## [Task description]
List each line of the data that holds the word "joints".

## [Source data]
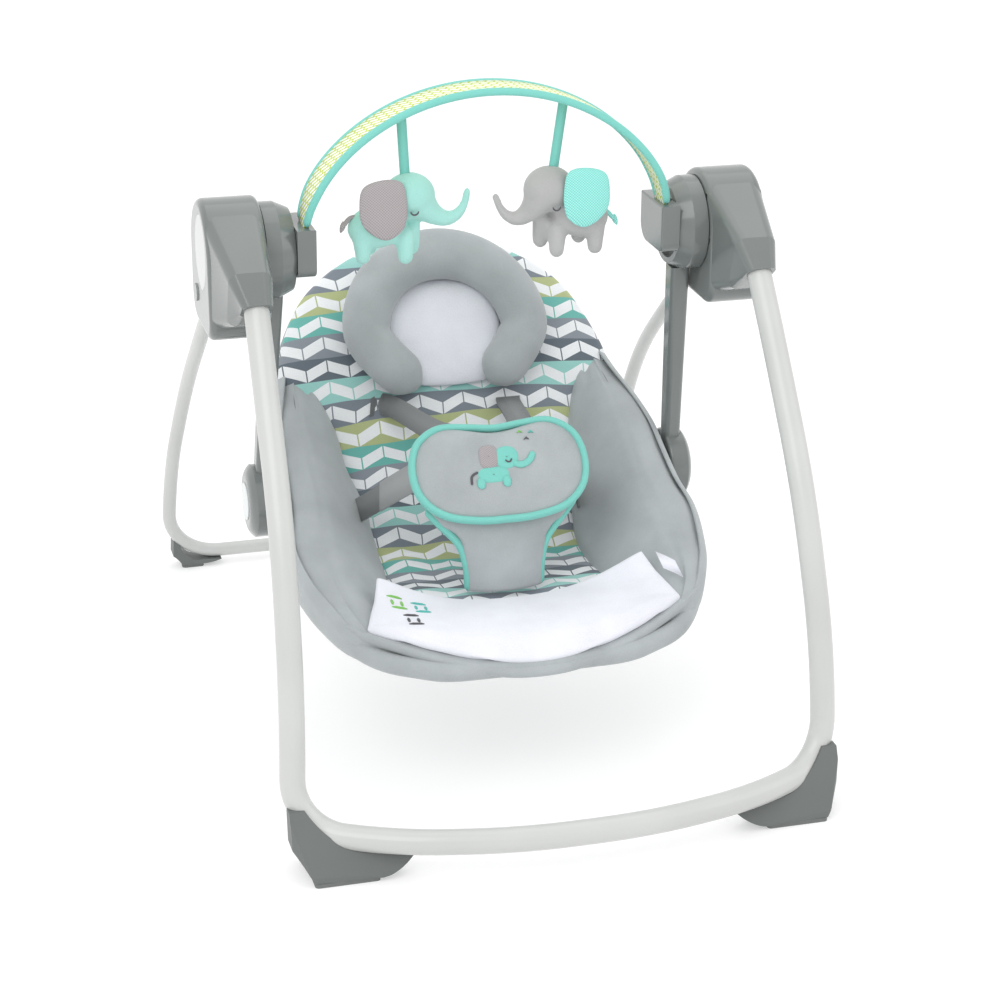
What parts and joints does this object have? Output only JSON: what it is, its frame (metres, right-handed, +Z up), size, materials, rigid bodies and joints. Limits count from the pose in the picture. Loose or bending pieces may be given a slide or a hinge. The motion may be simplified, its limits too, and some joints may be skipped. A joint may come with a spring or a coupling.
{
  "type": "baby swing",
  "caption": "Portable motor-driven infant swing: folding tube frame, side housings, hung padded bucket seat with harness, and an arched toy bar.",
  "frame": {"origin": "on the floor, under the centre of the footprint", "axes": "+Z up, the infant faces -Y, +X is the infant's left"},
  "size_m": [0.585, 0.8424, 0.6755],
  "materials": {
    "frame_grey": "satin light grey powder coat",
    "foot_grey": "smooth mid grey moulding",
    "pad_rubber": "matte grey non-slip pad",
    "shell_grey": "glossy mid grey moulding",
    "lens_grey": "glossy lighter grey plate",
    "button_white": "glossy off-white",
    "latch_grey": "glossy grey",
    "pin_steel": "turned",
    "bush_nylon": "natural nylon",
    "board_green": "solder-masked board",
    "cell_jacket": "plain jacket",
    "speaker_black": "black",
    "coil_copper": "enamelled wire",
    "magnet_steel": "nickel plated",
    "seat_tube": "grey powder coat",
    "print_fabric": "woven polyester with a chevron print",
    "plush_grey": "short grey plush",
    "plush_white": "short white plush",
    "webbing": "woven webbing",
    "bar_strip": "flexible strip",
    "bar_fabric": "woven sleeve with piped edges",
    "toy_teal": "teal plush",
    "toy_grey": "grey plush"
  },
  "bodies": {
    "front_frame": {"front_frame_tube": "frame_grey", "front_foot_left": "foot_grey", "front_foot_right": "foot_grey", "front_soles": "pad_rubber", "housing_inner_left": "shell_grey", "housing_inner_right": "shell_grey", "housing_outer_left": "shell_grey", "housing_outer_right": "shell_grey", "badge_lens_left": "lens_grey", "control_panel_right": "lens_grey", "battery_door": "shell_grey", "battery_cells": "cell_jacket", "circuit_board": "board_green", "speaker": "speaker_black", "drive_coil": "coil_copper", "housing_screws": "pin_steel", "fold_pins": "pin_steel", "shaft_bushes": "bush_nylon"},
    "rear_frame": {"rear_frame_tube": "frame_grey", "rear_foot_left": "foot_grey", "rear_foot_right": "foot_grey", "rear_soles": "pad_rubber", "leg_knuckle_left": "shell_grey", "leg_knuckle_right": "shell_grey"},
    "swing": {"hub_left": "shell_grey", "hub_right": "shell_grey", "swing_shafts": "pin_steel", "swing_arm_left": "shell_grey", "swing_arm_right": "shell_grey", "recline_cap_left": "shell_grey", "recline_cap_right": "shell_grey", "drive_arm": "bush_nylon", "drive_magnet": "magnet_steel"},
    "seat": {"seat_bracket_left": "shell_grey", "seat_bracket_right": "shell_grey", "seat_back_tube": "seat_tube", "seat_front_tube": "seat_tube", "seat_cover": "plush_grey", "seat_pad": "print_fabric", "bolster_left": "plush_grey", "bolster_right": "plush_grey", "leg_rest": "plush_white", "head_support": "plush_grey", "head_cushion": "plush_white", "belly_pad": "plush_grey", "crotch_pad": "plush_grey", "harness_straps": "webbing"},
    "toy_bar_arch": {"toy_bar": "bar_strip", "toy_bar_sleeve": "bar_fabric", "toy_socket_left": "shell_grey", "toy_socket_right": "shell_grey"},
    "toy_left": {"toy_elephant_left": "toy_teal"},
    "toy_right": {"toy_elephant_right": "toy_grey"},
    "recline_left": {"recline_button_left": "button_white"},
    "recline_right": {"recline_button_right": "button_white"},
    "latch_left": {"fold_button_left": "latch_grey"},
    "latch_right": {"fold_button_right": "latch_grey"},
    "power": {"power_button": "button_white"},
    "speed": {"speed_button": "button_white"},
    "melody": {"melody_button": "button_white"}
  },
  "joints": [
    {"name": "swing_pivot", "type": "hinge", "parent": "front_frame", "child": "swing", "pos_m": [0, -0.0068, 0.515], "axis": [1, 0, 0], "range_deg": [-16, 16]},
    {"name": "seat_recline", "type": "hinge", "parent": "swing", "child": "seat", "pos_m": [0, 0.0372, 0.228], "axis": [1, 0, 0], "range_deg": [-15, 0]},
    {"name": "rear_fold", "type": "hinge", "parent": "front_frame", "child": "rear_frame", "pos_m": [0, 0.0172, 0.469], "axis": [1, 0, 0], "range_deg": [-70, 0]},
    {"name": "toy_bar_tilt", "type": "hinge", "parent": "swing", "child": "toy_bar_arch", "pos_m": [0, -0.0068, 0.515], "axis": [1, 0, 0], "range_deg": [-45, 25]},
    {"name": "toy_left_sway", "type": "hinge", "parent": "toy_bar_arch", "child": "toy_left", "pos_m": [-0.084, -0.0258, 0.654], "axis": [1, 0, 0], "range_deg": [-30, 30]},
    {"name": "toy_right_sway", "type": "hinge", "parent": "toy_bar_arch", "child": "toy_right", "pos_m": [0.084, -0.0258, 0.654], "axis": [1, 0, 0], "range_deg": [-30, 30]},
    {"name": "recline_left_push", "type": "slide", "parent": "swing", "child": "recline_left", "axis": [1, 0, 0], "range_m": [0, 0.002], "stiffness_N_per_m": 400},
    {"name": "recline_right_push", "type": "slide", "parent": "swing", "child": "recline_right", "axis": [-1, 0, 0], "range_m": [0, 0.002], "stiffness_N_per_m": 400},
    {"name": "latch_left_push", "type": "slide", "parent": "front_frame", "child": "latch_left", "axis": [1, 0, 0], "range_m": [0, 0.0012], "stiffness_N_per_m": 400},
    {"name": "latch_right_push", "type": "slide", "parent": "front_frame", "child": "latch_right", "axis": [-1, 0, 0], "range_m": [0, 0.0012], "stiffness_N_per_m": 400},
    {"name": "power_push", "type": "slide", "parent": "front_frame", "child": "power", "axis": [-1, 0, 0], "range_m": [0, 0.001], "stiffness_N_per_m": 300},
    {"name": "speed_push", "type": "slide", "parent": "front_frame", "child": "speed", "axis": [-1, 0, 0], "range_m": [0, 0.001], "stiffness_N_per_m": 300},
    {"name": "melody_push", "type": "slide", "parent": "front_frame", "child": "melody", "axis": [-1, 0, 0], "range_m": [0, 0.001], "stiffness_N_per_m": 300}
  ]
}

## [Written solution]
What parts and joints does this object have? Output only JSON: what it is, its frame (metres, right-handed, +Z up), size, materials, rigid bodies and joints. Limits count from the pose in the picture. Loose or bending pieces may be given a slide or a hinge. The motion may be simplified, its limits too, and some joints may be skipped. A joint may come with a spring or a coupling.
  "joints": [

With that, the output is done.